Gas-sieve function and analysis
A gas-sieve is a clear glass device similar in size and shape to a soda straw that is filled with sieving material (Figure 1). The gas-sieve acts as a hydrocarbon collection and concentration device that is used to address problems with trace gas analysis. When soil vapor is drawn across the gas-sieve the hydrocarbons present are trapped on the sieving material until thermally released into a GC or GC/MS. The light hydrocarbons C1-C6 and longer chain hydrocarbons (up to C20) are trapped.
For this project, gas-sieve samples from the frozen sediment cores were analyzed in a GC using TDU Method FID-98 and PID/FID detectors run in series. The analytes were methane, ethane, propane, isobutane, n-butane, pentane and hexane. The longer hydrocarbons (up to C20) were not project analytes but their presence could have been used for MS pattern matching of hydrocarbon signatures or families.
Where prior art geochemistry, “direct inject syringe methods”, would allow no more than 2-5 ml of headspace gas from the frozen cores to be analyzed, gas-sieve methods allow the analyst to introduce significantly more analyte (hydrocarbon from 1 or more liters of vapor) onto the GC column. The result is that the analyst can work well above the detection limits and analytical noise of the GC negating many of the analytical problems inherent in trace gas analysis.
Light hydrocarbon gas-sieve data from Tarn
Two types of data are gleaned from the gas-sieve analysis: the concentration of the hydrocarbons in each sample and the composition of the hydrocarbons. As a generalization, concentration data provides information about the size and shape of the hydrocarbon-bearing portion of the reservoir. The compositional data gives indications of the nature of the reservoir fluid i.e. low or high gravity oil, wet or lean gas, gas cap location, compartmentalization of oil or gas and existence of various hydrocarbon families by pattern matching.
Map 1 data suggests the areal extent of the Tarn Field and some better hydrocarbon bearing areas within the field. Map 2 (ratios C2/C4) depicts areas of Tarn exhibiting similar composition. C2/C4 ratios ranging from 2.4 to 5.0 suggest that the Tarn reservoir is producing high gravity oil with some associated gas. Analysis of the well head gas produced at Tarn reveals that C2/C4 ratios are indeed 5.2-5.5. Further, areas of the Tarn Field exhibiting C2/C4 ratios near 5 are where the most highly productive wells in the field are producing 4,000-8,300 BOD each.
Studies conducted elsewhere over reservoirs producing 22-API gravity oil have shown that C2/C4 ratios in a range of 0.5 – 1.9 are indicative of lower gravity oil. The 0.5 end of the range having little associated gas and the 1.9 end of the range having higher volumes of associated gas.
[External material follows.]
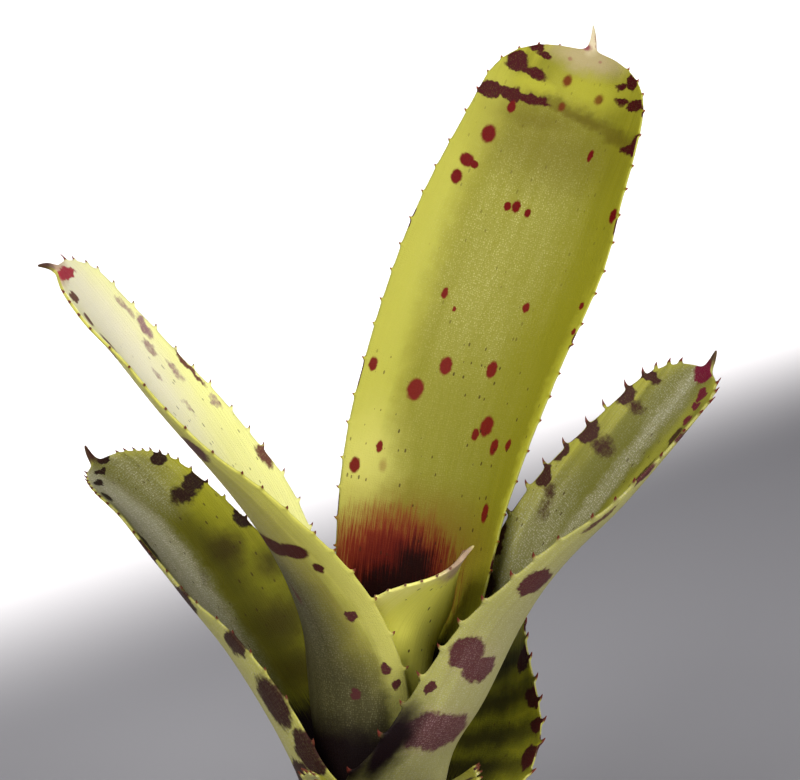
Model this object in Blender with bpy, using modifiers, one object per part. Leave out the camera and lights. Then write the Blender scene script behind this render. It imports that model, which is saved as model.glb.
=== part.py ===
"""A young neoregelia bromeliad: strap leaves nested round a short, cut stem with wiry roots.

The origin is the middle of the plant's box, on the table that its cut stem stands on. +Z is up,
and the viewer stands at -Y. Sizes are named in millimetres and angles in degrees, from the stem's
axis. The meshes are in metres.
"""

import math
from dataclasses import dataclass

import bmesh
import bpy
import numpy as np

MM = 0.001
AXIS_AT = (-0.7, 9.9, 0.0)   # where the stem's axis stands in the plant's box

# The nest: the cone of sheaths at the foot of the rosette, one layer outside the other.
LAYER_PITCH = 1.5          # one sheath and the gap to the next
NEST_OFFSET = -1.9         # radius of the innermost layer, less the flare
NEST_FLARE = 11.3          # radius that the nest gains with height
NEST_RISE = 25.0           # height over which it gains most of it
SEAT_GAP = 0.3             # clearance between a leaf and what carries it

# Leaf blades.
BLADE_THICK = 0.95         # at the midrib
EDGE_THICK = 0.65          # at the margins
FINE_STEPS = 400           # steps used to trace a midrib
SMOOTH_SPAN = 41           # of those steps, the span that a leaf's values are averaged over
POINT_WIDTH = 2.2          # width of a leaf's point where it starts
ROWS_APART = 4.8           # between a blade's rows, and so between its spines
SHEATH_ROWS_APART = 5.0
TIP_ROWS = 6
POINT_ROWS = 4
ACROSS = 8                 # faces across a leaf

# Spines on the margins.
SPINE_LENGTH = 1.0
SPINE_WIDTH = 0.8
SPINE_ROOM = 1.5           # shortest margin that carries one
SPINE_SWEEP = 0.45         # how far its tip is carried towards the leaf's tip

# The stem, stepped where each leaf grows from it.
STEM_STEPS = 32            # faces round the stem
CUT_RADIUS = 8.8
STUB_RADIUS = 10.9
SEAT_DROP = 0.3            # from a leaf's foot down to the shoulder that carries it
CROWN_HEIGHT = 3.0         # growing point above the last leaf's foot

# Wiry roots: direction, height at the stem, reach from the axis and sideways bend.
ROOT_RADIUS = 0.62
ROOT_POINTS = 9
ROOTS = (
    (15, 4.6, 22, 2.0),
    (68, 3.8, 19, -2.5),
    (118, 5.0, 24, 1.5),
    (172, 4.2, 20, -2.0),
    (222, 3.6, 22, 2.5),
    (268, 4.8, 25, -1.5),
    (318, 4.0, 21, 2.0),
)


@dataclass(frozen=True)
class Leaf:
    """One leaf. Each tuple holds values at even steps from the top of the sheath to the tip."""

    name: str
    layer: int         # 0 is the youngest leaf, innermost in the nest
    foot: float        # height of its foot on the stem
    sheath: float      # length that clasps the nest
    wrap: float        # half of the angle that the sheath goes round the nest
    length: float      # of the midrib, sheath and blade
    heading: tuple     # compass direction of the leaf, 0 at +X and 90 at +Y
    lean: tuple        # lean of the midrib from upright
    width: tuple       # width across the blade, along the curve
    cup: tuple         # half of the angle that the blade's channel turns through
    roll: tuple        # turn of the blade about its midrib
    tip: float         # length of the rounded end
    point: float       # length of the narrow point beyond it
    hook: float        # lean of the point's end
    colour: tuple


LEAVES = (
    Leaf("heart_leaf", layer=0, foot=20, sheath=28, wrap=100, length=50,
         heading=(308, 311, 320, 328), lean=(22, 32, 40, 36), width=(20, 22, 21, 17),
         cup=(68, 50, 40, 26), roll=(0, 8, -7, -20), tip=12, point=3, hook=50,
         colour=(0.62, 0.64, 0.14)),
    Leaf("tall_leaf", layer=1, foot=18, sheath=26, wrap=84, length=136,
         heading=(52, 49, 47, 44), lean=(6, 13, 26, 31, 32, 31), width=(28, 33.5, 35.5, 28.5),
         cup=(31, 32, 31, 50), roll=(0, -18, -33, -32), tip=13, point=4.5, hook=-8,
         colour=(0.55, 0.60, 0.12)),
    Leaf("left_upper_leaf", layer=2, foot=16, sheath=29, wrap=84, length=110,
         heading=(216, 197, 193, 206), lean=(14, 25, 36, 38, 37, 40), width=(30, 31.5, 24.5, 18.5),
         cup=(80, 57, 34, 15), roll=(0, 32), tip=9, point=3.5, hook=95,
         colour=(0.60, 0.64, 0.22)),
    Leaf("right_leaf", layer=3, foot=14, sheath=16, wrap=113, length=94,
         heading=(346, 347, 361, 368), lean=(46, 24, 29, 40, 37, 37), width=(38, 33, 26, 17),
         cup=(70, 70, 58, 28), roll=(0, -7, -23, -25), tip=9, point=3.5, hook=18,
         colour=(0.46, 0.52, 0.20)),
    Leaf("left_lower_leaf", layer=4, foot=12, sheath=14, wrap=108, length=80,
         heading=(150, 144, 150, 164), lean=(35, 38, 42, 41, 46, 57), width=(45, 37, 28, 20),
         cup=(86, 64, 44, 31), roll=(0, -4, 8, 17), tip=10, point=3.5, hook=20,
         colour=(0.40, 0.47, 0.18)),
    Leaf("front_leaf", layer=5, foot=10, sheath=8, wrap=84, length=65,
         heading=(275, 272), lean=(45, 68, 82, 88), width=(33, 28, 25, 22),
         cup=(56, 40, 28, 20), roll=(0, 0), tip=10, point=3.5, hook=95,
         colour=(0.42, 0.47, 0.18)),
    Leaf("back_leaf", layer=6, foot=8, sheath=11, wrap=82, length=56,
         heading=(52, 74, 75, 65), lean=(36, 50, 62, 71), width=(40, 34, 26, 20),
         cup=(30, 32, 44, 52), roll=(0, -5, 12, 26), tip=10, point=3.5, hook=60,
         colour=(0.45, 0.48, 0.10)),
)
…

Lease Sale Project – survey design and methods modification
With the successful completion of the Tarn Field phase of the project, the crew was remobilized to the field to acquire permafrost soil cores on open acreage. A sample density of one (1) core in the center of each section was chosen because it was determined that this sample density would have discovered Tarn even though it would not have defined the field well. The sampling pattern was more grid like than at Tarn and the goal was basin reconnaissance. One hundred-nineteen (119) - 2” x 30” cores were taken in T7N, T8N-R4-6E on the North Slope in the Lease Sale area. Differences in sample handling from the Tarn Field were related to extrusion and vacuum packing of the cores while still on the North Slope to reduce shipping costs. All other procedures were the same for both areas.
Light hydrocarbon gas-sieve data from the Lease Sale project
Map 3 (Total Hydrocarbons) suggests that there are several geochemistry anomalies on the Lease Sale area similar in size to the Tarn Field. The anomalies are strong relative to background levels with at least 50% of the sample locations defined as “background” and having total hydrocarbons (C2, C3, iC4, and C4) less than 75,000 ng/Kg of soil. Map 4 (C2/C4 ratios) suggests that there are very subtle differences between the composition of the migrating gases between Tarn and the Lease Sale. These differences may be insignificant once sample density between the two projects is given consideration.
Pixler plots and hydrocarbon families at Tarn and the Lease Sale
Figure 2 depicts the four hydrocarbon families at the Lease Sale. Note that Family 1 and 3 are very similar and they may be one family. Family 1 and 3 are interpreted, by comparison to Tarn, as high gravity oil bearing areas. Family 2 and 4 members represent background with high methane and without high methane. Those with high methane are geologically explained as areas of near surface Cirque hydrate subcrop.
Without doubt there are thermogenic light hydrocarbons in elevated concentration above the Tarn Field. In the Lease Sale area, hydrocarbon concentration and compositional data suggest that the elevated geochemical anomalies are similar to Tarn. Background values, though not established at Tarn, become evident at the Lease Sale area.
Additionally, the compositional data at the Lease Sale suggests that oil encountered in the prospective pay should be high gravity similar to the oil at Tarn. The project operator suggests that there are Torok and Nanusuk 2-D seismic anomalies that correspond to the geochemistry anomalies at the Lease Sale area. The seismic lines were not released for inclusion here.